120 to 1: the evolution

16 08 2011

Richland Creek Community ChurchWith the advent of digital photography, the argument has often come up that a person tends to put less work into a single image because there is no relative cost factor every time you press the shutter. Maybe, but I would like to argue the other aspect of it and say that the advent of digital photography has allowed the craft to reach new levels of quality and creativity.

I recently was asked to take a few shots of a church building for a design piece. I needed only a handful of shots, they needed only one. I got up early to get the morning sunrise coming across the building. In the course of roughly 30-40 min I snapped off about 120 shots of the building. It may seem a bit excessive, but for me it was a constantly changing scene, and I was constantly seeing something different between where I was standing and where the light was shining. Because I was working with natural light I had an ever changing scene.

What did I get with my 120 images? Yes, a lot of work to dig through in post, but the reality was that I didn’t have to do that much, I either liked the shot or I didn’t. But what I noticed was that as the light changed and as I hit different angles and locations on the building, I liked my shots more. The first several shots I took weren’t that great, the lighting was a bit too muted and the building just didn’t pop like I needed it too. As the shots rolled on, I started to realize the angles I wanted, I got the light where I wanted it, and all things came together.

If I were shooting film and had 24 frames to shoot, it would have been much more difficult. I would not have realized I didn’t like the play between my angles and the light. I would have fired off my 24 or 48 frames, packed up and gone home. With digital, I can rattle off the shots and figure out what I need to do to get the shot I really want.

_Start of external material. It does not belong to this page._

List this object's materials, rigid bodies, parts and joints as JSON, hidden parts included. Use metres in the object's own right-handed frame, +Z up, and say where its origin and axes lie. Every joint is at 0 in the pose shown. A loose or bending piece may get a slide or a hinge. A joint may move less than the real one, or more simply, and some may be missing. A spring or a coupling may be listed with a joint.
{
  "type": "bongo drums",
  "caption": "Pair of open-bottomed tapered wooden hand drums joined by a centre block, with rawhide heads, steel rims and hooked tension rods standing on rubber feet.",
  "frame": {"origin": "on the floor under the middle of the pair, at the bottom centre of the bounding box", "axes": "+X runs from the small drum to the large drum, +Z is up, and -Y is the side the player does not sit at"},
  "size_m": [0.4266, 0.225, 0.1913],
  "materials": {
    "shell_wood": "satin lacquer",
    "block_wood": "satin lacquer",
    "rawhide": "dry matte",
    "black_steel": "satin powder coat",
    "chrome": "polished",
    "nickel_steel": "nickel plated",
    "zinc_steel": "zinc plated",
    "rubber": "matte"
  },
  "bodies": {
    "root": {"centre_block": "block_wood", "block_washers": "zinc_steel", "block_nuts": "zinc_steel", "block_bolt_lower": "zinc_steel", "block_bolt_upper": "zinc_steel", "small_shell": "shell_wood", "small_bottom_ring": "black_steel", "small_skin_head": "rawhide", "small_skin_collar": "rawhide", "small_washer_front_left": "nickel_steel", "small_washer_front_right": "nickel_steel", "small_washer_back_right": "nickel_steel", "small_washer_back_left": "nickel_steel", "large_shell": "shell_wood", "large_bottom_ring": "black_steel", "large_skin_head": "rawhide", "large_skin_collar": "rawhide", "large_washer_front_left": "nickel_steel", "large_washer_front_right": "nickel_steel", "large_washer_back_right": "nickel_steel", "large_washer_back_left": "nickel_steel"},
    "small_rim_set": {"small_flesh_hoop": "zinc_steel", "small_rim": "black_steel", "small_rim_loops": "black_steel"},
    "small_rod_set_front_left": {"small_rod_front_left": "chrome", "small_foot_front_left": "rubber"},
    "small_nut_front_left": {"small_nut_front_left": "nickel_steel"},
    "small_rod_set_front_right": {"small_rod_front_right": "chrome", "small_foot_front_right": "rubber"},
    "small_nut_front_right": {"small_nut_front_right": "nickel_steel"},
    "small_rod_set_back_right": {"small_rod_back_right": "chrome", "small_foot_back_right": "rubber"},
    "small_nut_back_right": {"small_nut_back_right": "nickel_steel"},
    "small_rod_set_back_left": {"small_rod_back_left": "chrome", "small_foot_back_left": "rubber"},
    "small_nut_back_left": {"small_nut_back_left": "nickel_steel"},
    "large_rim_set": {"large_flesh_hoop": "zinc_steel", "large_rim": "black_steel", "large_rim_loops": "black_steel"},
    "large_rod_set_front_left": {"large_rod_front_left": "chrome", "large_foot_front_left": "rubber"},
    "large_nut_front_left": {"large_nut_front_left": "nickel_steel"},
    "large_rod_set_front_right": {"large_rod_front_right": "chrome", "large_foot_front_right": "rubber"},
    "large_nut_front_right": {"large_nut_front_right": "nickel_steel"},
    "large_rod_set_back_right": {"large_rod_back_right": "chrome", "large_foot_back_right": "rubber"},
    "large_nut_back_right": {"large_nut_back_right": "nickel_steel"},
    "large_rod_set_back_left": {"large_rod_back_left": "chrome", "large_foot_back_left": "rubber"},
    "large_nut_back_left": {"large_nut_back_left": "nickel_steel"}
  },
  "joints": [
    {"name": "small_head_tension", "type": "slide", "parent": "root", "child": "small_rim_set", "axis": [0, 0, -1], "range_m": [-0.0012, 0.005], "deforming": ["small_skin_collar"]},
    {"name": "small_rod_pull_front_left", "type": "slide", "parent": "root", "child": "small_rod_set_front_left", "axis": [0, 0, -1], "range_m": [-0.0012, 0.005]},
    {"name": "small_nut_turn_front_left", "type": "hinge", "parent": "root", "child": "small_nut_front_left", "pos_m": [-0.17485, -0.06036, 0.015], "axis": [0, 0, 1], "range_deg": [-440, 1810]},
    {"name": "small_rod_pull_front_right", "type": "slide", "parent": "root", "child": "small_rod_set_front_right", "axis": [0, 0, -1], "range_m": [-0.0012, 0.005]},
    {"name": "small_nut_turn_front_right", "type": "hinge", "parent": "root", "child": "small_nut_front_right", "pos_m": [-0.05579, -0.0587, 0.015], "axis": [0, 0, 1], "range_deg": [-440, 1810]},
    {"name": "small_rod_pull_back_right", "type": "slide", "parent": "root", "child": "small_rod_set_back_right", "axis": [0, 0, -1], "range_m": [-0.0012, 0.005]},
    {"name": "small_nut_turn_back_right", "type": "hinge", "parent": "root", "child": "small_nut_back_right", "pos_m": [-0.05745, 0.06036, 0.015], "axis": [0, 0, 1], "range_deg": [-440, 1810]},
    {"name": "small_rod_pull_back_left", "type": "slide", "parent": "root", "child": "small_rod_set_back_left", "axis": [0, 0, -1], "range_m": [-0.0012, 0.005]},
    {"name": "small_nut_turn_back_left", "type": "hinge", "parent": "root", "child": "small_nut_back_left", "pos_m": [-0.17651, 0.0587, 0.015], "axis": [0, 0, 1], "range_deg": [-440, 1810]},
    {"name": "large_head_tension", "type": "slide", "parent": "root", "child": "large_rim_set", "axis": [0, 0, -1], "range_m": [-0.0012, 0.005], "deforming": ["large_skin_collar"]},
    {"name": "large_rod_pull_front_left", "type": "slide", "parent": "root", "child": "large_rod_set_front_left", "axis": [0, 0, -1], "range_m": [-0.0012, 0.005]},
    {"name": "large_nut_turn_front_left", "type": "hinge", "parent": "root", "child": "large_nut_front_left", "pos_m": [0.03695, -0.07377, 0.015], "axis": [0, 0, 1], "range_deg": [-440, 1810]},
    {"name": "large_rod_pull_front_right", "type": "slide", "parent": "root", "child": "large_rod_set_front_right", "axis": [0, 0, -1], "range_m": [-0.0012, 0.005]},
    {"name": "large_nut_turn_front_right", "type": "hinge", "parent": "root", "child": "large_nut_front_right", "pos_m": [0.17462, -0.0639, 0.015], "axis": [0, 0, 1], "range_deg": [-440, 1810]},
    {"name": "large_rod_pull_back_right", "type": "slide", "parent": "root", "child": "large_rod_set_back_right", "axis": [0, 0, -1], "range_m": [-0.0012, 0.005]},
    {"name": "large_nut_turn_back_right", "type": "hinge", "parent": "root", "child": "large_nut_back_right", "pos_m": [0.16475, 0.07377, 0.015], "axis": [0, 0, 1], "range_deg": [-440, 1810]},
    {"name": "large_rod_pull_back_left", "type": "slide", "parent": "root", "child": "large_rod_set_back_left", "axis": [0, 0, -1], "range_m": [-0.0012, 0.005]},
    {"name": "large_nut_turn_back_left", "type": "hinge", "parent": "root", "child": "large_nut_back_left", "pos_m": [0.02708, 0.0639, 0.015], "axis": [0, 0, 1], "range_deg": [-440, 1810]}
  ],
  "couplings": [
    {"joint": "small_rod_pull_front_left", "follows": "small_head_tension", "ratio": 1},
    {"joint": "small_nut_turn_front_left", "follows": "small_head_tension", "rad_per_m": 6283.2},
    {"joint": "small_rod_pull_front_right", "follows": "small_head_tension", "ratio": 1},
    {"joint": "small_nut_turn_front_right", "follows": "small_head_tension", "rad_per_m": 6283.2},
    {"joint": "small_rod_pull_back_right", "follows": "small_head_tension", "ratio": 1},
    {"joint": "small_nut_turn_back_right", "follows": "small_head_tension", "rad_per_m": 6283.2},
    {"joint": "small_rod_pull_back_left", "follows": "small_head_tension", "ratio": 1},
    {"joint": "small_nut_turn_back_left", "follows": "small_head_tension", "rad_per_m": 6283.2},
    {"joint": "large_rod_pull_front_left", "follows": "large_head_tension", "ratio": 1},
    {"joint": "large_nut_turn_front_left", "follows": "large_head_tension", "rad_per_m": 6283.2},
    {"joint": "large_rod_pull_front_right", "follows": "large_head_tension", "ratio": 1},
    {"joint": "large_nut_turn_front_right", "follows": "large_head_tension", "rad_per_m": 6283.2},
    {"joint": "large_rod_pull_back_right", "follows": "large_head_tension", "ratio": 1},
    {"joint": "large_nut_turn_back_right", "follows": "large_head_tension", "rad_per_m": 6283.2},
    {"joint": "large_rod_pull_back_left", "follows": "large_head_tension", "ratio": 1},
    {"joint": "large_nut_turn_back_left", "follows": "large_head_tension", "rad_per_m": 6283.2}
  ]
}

The argument always seems to go to someplace like Ansel Adams and the amazing things he did with film, but I would argue that the creativity of photography has come a long way since Adams was amazing the world. Please understand, I’m a fan of film work. I have two film cameras, one medium format and one 35mm. There is a certain aspect to film that isn’t the same as digital. I love the natural grain and imperfections of film, but digital photography has made the world of photography a better place and brought creativity to a whole new level, and I am excited to see where we will continue to progress.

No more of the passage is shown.